It’s interesting that we continue to refer to Mobile (or Cell) Phones even although their use has clearly evolved from a ‘device that transmits and receives sound, most commonly the human voice‘. Mobile Phones and how their use has changed over the years is a great example of the Product Development strategy as proposed by Igor Ansoff in the 1957 Harvard Business Review article ‘Strategies for Diversification’ (MBA students take note!). Nokia is the biggest digital camera maker as cameras are attached to most of their phones. What would have happened if Canon or Nikon had decided to include phones on their cameras?

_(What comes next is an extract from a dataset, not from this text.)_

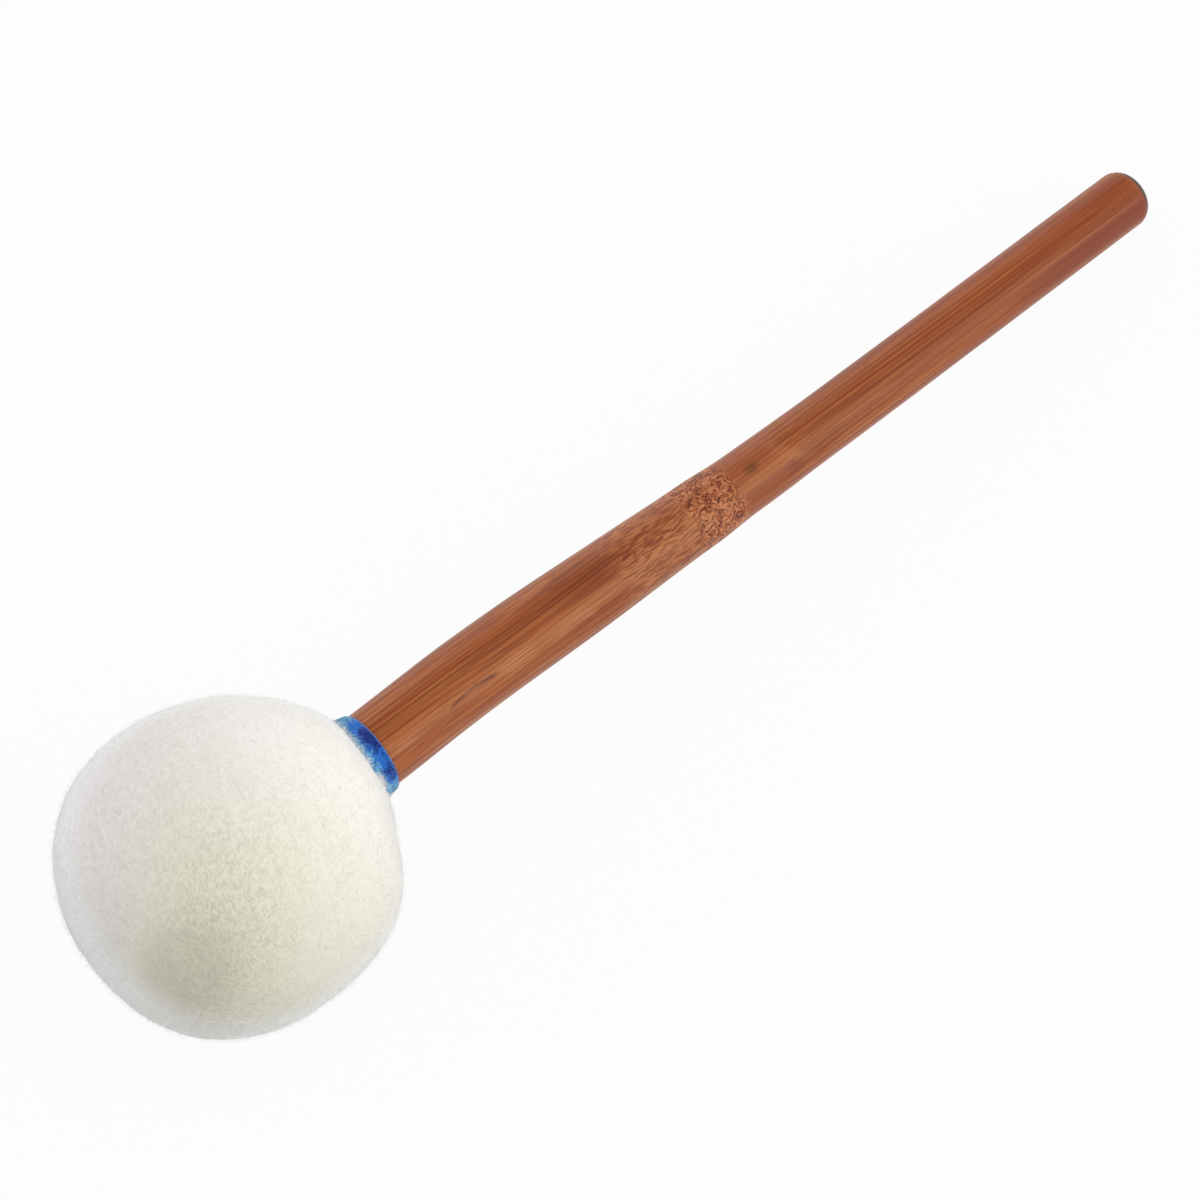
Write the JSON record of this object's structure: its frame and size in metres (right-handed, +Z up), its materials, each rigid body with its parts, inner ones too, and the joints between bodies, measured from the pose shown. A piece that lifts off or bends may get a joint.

Anyway here are some interesting pieces of information relating to the changed role of the mobile phone:
- ‘When is a phone not a phone? In the hands of children and tweens, today’s cell phones are primarily used as text messaging devices, cameras, gaming consoles, video viewers, MP3 players, and incidentally, as mobile phones via the speaker capability so their friends can chime in on the call.’ via A Pocket Guide to Social Media and Kids | Nielsen Wire.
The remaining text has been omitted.